Final test results are pending, Hanfelt said, but all of the data that the military has obtained so far indicated that food produced by the suspended plants is safe.

Individual plants will be approved for food deliveries to U.S. bases as test results come in, she said.

“It is not going to be lifted all at once,” she said. “We will be lifting it as we get test results and confirm with (Japanese) prefecture and U.S. Forces Japan officials.”

The move to resume the Japanese food deliveries follows revelations by local government officials that radioactive beef from cows that grazed near the Fukushima plant has been distributed to at least nine Japanese prefectures and likely consumed, The Japan Times reported Wednesday. Hanfelt said U.S. bases do not receive beef from Japanese producers.

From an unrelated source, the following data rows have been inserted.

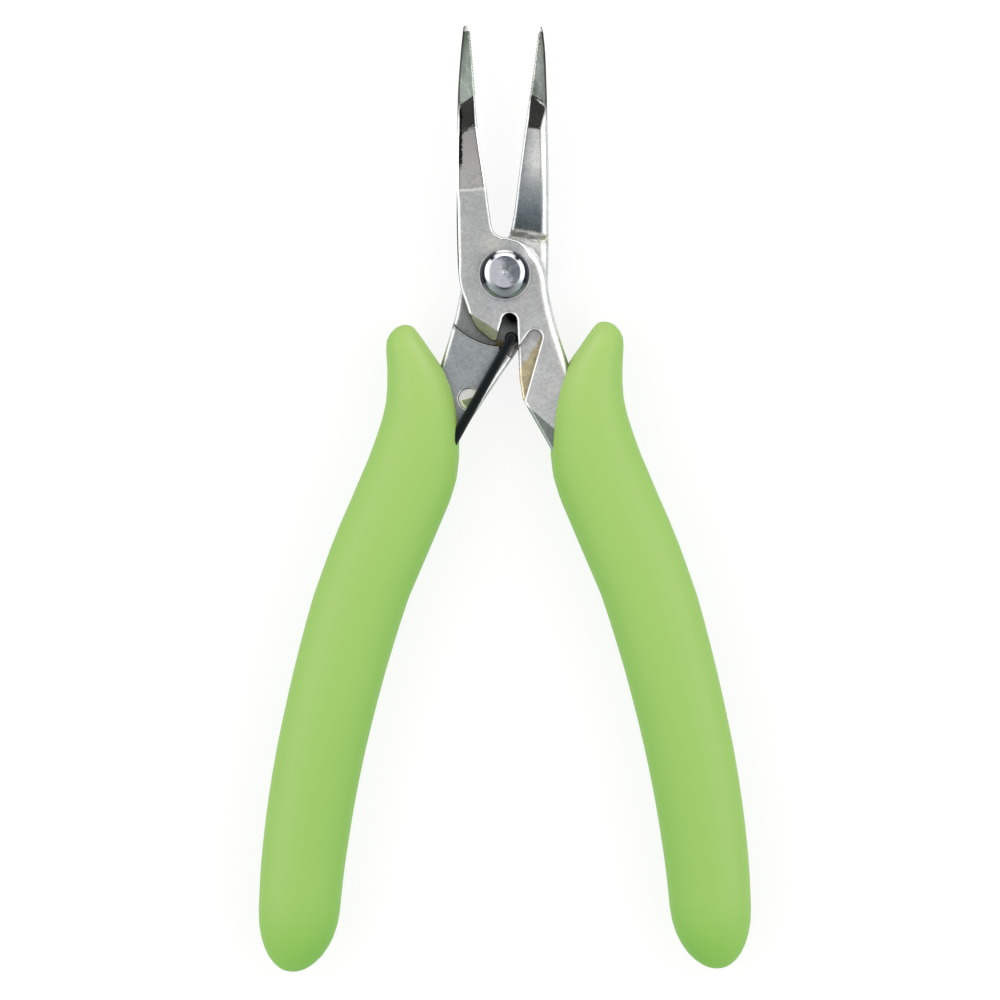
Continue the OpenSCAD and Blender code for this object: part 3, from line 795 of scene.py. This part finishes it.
def rivet():
    """The rivet: a domed head with a turned flat a little off its centre, a shank and a low tail."""
    low, high = [np.array(v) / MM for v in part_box("pivot_rivet")]
    washer_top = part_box("pivot_washer")[1].z / MM
    head = (high[0] - low[0]) / 2
    flat = 2.42
    first, last = np.radians(16), np.radians(70)
    curve = (head - flat) / (math.sin(last) - math.sin(first))
    rise = curve * (math.cos(first) - math.cos(last))
    foot = high[2] - 0.03 - rise
    profile = [(0, low[2]), (2.3, low[2])]
    profile += [(2.3 + 1.0 * math.sin(a), low[2] + 0.88 * (1 - math.cos(a)))
                for a in np.radians(np.arange(10, 91, 10))]
    profile += [(2.5, low[2] + 0.9), (2.5, washer_top), (head - 0.12, washer_top)]
    profile += [(head - 0.12 + 0.12 * math.sin(a), washer_top + 0.12 * (1 - math.cos(a)))
                for a in np.radians(np.arange(15, 91, 15))]
    profile += [(flat + curve * (math.sin(a) - math.sin(first)), foot + curve * (math.cos(a) - math.cos(last)))
                for a in np.linspace(last, first, 24)]
    profile += [(flat - 0.02, high[2] - 0.03), (flat - 0.07, high[2] - 0.06), (flat - 0.14, high[2] - 0.05),
                (1.2, high[2] - 0.05), (0.22, high[2] - 0.045), (0.12, high[2]), (0, high[2])]
    made = lathe("rivet", profile, PIVOT, polished("rivet_steel"), 160)
    for vertex in made.data.vertices:
        lift = min(max((vertex.co.z / MM - foot) / rise, 0), 1)
        vertex.co.x += RIVET_OFFSET[0] * lift * MM
        vertex.co.y += RIVET_OFFSET[1] * lift * MM
    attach(made, "rear_half")
    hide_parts("pivot_rivet")
    return made


def washer(material):
    low, high = [np.array(v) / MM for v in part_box("pivot_washer")]
    outer = (high[0] - low[0]) / 2
    soft = 0.07
    profile = [(2.56, low[2]), (outer - soft, low[2])]
    profile += [(outer - soft + soft * math.cos(a), high[2] - soft + soft * math.sin(a))
                for a in np.radians(np.arange(-90, 91, 15))]
    profile += [(2.56, high[2]), (2.56, low[2])]
    made = lathe("washer", profile, PIVOT, material)
    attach(made, "rear_half")
    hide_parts("pivot_washer")
    return made


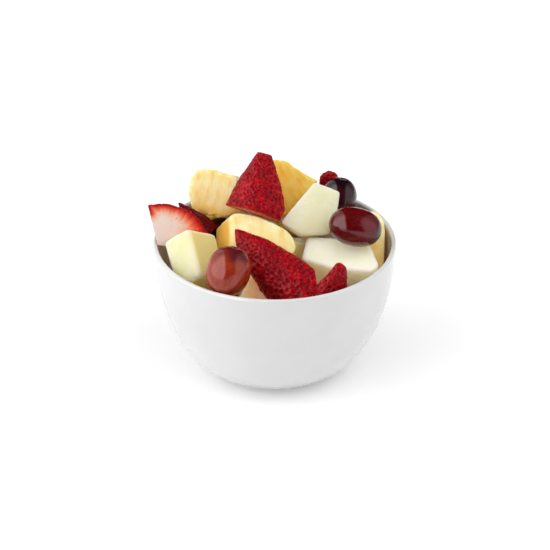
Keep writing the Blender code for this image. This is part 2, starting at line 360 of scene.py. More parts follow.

Djuna Sample, of Fredericksburg, Va., who was browsing the fresh produce section at the Camp Zama commissary on Wednesday, said she is confident that commissary managers would make sure the food they sell is safe.

“If they are going to start selling it (Japanese food) again, I believe it will be safe to eat,” she said.


Sgt. Joshua Jones, left, a food inspector, and Staff Sgt. Fernando Ontiveros, radiation monitoring coordinator, test a head of lettuce for surface radiation during a routine inspection in March.